Table 1 Number of events generated for each process and the number of Feynman diagrams included in the generation
Full size table

3 Results

The cross sections for the different processes are presented in Table 2, showing that the cross section for the sum of the decay and production processes is very close to the cross section of the total process. In order to quantify the impact of considering or neglecting interference effects, the sample generated for the total process was compared to the cross section weighted sum of the samples for the production and decay processes. Only results for the left-handed coupling of the top quark to the up quark are shown as an example. The conclusions for the right-handed coupling and for the left- and right-handed couplings to the charm quark are the same as for the example shown. Results at parton and at detector level are discussed.

Table 2 Cross sections for the different processes including the uncertainty from scale variations
Full size table

3.1 Parton level

Kinematic distributions of the different final-state particles—i.e. the photon / Z bosonFootnote 2, the b quark, the top quark, the W boson, and the highest-\(p_{\mathrm{T}}\) up-type quark—were studied at parton level, and no large effects were seen. As examples, the normalised distributions of the transverse momentum (\(p_{\mathrm{T}}\)) of the photon/Z boson from the total process and from the sum of the production and decay processes are shown in Fig. 2.

In the phase space where both the production and the decay process contribute and interference effects could hence appear, i.e. \(p_{\mathrm{T}}\) smaller than approximately 300 \(\text {Ge}\text {V}\), the difference between the total process and the sum of the two individual processes is small and covered by the scale uncertainties.Footnote 3 This implies that effects due to interference are small compared to the systematic uncertainties from scale variations.

Fig. 2
figure 2

The a photon and bZ boson transverse momentum, respectively, for the total process compared to the sum of the production and decay processes at parton level. The distributions for the total process and for the sum of the production and the decay process are each normalised to unity. The ratio of the total process and the sum of the processes is also shown. The uncertainty in the total process due to variations of the renormalisation and factorisation scales is shown as a band. The statistical uncertainty due to the limited size of the samples is shown as a green error bar

Full size image

3.2 Detector level

The photon and Z-boson \(p_{\mathrm{T}}\) were also studied at detector level. A simple event selection was used in order to mimic the selection of a search: in each event at least one photon or Z boson was required, respectively. The photon was required to fulfil \(p_{\mathrm{T}}> 25~\text {Ge}\text {V}\) and \(|\eta |<2.5\), where \(\eta \) is the pseudorapidity. Z bosons were reconstructed from two electrons or two muons with an invariant mass within a \(10~\text {Ge}\text {V}\) window around the Z-boson mass. If several Z-boson candidates were found, the one with the mass closest to the Z-boson mass was selected. The leptons were required to have opposite electric charge, \(p_{\mathrm{T}}> 25~\text {Ge}\text {V}\) and \(|\eta | < 2.5\). Moreover, at least one (additional) electron or muon with the same \(p_{\mathrm{T}}\) and \(\eta \) criteria was required, as well as \(E_{\mathrm{T}}^{\mathrm{miss}}> 20~\text {Ge}\text {V}\), at least one b-tagged jet and at least one non-b-tagged jet, reconstructed with the anti-\(k_t\) algorithm [22] with a radius parameter of \(R=0.5\), with \(p_{\mathrm{T}}> 25~\text {Ge}\text {V}\) and \(|\eta | < 2.5\).

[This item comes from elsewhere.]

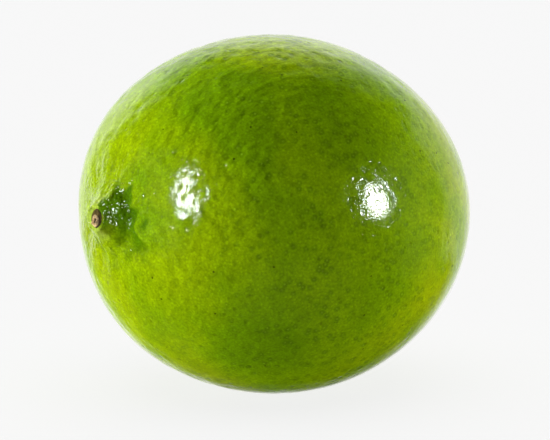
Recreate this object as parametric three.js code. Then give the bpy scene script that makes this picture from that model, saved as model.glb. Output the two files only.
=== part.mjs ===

The normalised distributions from the total process and from the sum of the production and decay processes are shown in Fig. 3. The same observations and conclusions hold as for parton level: no large interference effects are seen where they could be expected (\(p_{\mathrm{T}}\lessapprox 300~\text {Ge}\text {V}\)).

Fig. 3
figure 3

The a photon and b Z boson candidate transverse momentum, respectively, for the total process compared to the sum of the production and decay processes at detector level. The distributions for the total process and for the sum of the production and the decay process are each normalised to unity. The ratio of the total process and the sum of the processes is also shown. The uncertainty in the total process due to variations of the renormalisation and factorisation scales is shown as a band. The statistical uncertainty due to the limited size of the samples is shown as a green error bar

Full size image

4 Conclusions

Interference effects in top-quark processes with flavour-changing neutral currents were studied for proton–proton collisions at 13 \(\text {Te}\text {V}\), focusing on interactions that involve a photon or a Z boson. Interference effects were found to be much smaller than changes from variations of the renormalisation and factorisation scales in the leading order (multileg) samples used for this study. These results indicate that the current practice of neglecting interference effects in searches for top-quark flavour-changing neutral current interactions at the LHC is a viable (and practical) strategy also for the future. However, if flavour-changing neutral currents were observed in such searches, the impact of interference effects on their interpretations should be quantified.